遅くなったが、2021年10月に三重県津市にて開催された、「第39回日本神経治療学会」について述べたいと思う。津市の津駅はJRと近鉄が停まる三重県の県庁所在地である。その駅の規模は、県庁所在地の中では比較的小さめであろう。学会場もコロナ禍で現地出席者は非常に少なかった。ほとんどはオンラインでの視聴者であったと考える。私がオンラインでない、現地開催に拘るのは、その学会場の雰囲気が好きであること、つまりリアルを実感できることによる。今回はそれに加え、私の名前が「共同演者」での発表があったからである。発表者は千葉大脳神経内科教室のDr.で、私の関与する患者さんの発表であった。詳細は控える。

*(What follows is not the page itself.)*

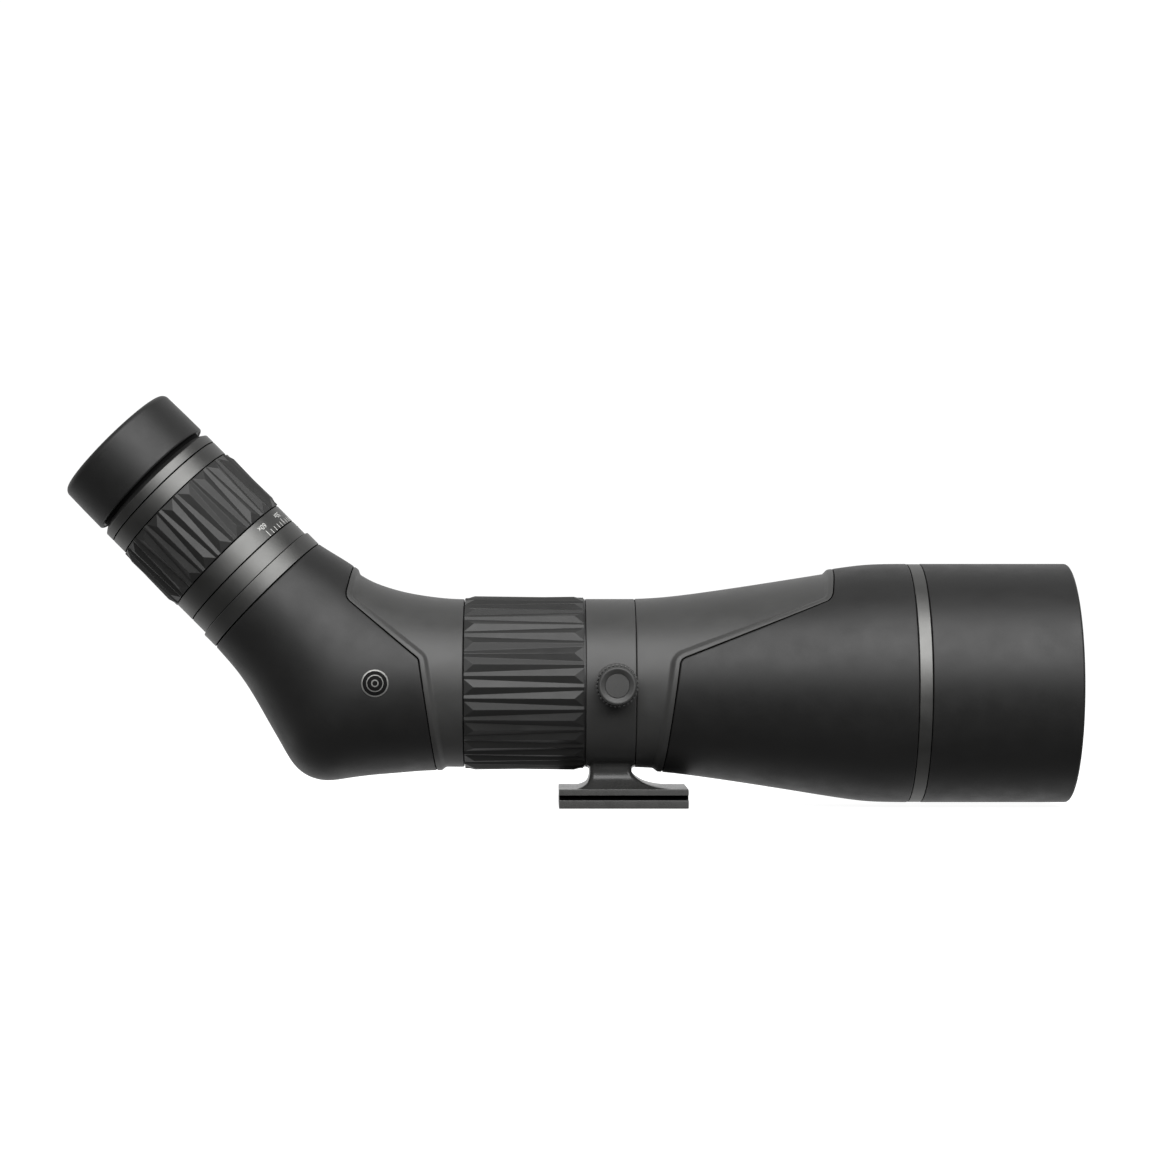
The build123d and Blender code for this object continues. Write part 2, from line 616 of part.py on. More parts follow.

個人情報は厳密に守られねばならない。
今回の学会は、Covit-19に関するものは非常に少なかった印象である。神経疾患の難病たる、パーキンソン病、筋萎縮性側索硬化症、多発性硬化症、難治性ニューロパチー、認知症などこれから解決されねばならない神経疾患に関してのものが圧倒的に多かった。大きな進展としては、パーキンソン病の病態解明が進んだこと、筋萎縮性側索硬化症に効果的な薬剤開発状況、そして、これは11月に静岡で開催された「第49回日本頭痛学会総会」(こちらも出席しました)でも大きく取り上げられた、片頭痛に対する新規治療薬「抗CGRP抗体製剤」に関するものがあった。抗CGRP抗体製剤は、その名のとおり頭蓋内三叉神経に炎症を惹起する物質である、「CGRP:カルシトニン遺伝子関連ペプチド」という物質の産生を抑制して頭痛発作を抑える薬剤である。注射薬ではあるが、その予防効果は凄まじく、非常によく効く患者さんには、頭痛発作を「ゼロ」近くまで抑え込むことも可能である。それまで毎日のように頭痛で苦しんでいた方にとっては、非常な朗報であろう。当院でも数人の方に治療を行い、今のところは良好な結果を得ている。もちろん不応者(全く効かない人)もいるし、少ないながらも副作用の報告もある。今後、当院でも本年(2022年)2月を目途に、予防的CGRP抗体製剤注射希望の患者さんに対し、本格的な治療をスタートさせる。注射に必要な要件を満たす患者さん(頻度が多い、既存の予防薬の効果不十分、何らかの要因でほかの予防薬が使えない、頭痛発作が非常に重い、など)が対象になるのは当然として、問題はその「お・ね・だ・ん」だ。3割負担でも1回 1万3000円前後かかる。決して安くはない。今のところこればかりは如何ともし難い。
それにしても学会出席は知識の泉である。